Since March 2024, messages were landing in law enforcement hands, but the users continued to share brazen plans and incriminating photographs.
Among them, sources say, are photographs of designer dogs sitting on piles of cash, expensive watches, guns pressed against heads, and even selfies and intimate “dick pics”.
Secret arrests
The Administrator is not the first person arrested by Kraken investigators. AFP sources say they have intervened in about 50 “threats to life”, which meant arresting both potential attackers and victims from the criminal world.
Others, too, have already been hauled before the courts on other charges, including drug trafficking.
In May, a meth lab was knocked over in Mount Druitt, leading to the arrest of three men.
One of the men, Brandon Lamb, appeared in Downing Centre Local Court on Tuesday.
Investigators allegedly found four plastic bags containing cocaine in a designer handbag in his Oran Park home.
Lamb allegedly used Ghost to discuss a so-called “dummy run” where 3 kilograms of sea salt would be imported, the AFP said in a briefing statement.
Lamb’s lawyer told the court there was no sign he was a member of organised crime, but conceded drug importations often come with the territory.

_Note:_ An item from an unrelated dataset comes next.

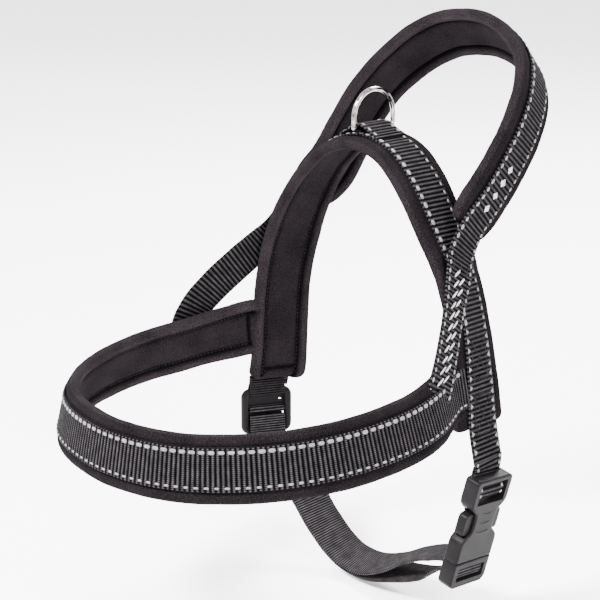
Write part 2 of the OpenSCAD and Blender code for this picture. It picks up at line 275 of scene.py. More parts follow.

He was granted bail on a charge of cocaine trafficking.
On Tuesday more arrests followed across Sydney, Melbourne and Adelaide.
In Melbourne, three men were expected to face courts for separate plots to import cocaine, MDMA and methamphetamine in commercial quantities.
In Sydney’s Blacktown and Downing Centre, more alleged drug importers faced court throughout the day.
Jung is expected to face court on Wednesday in Sydney.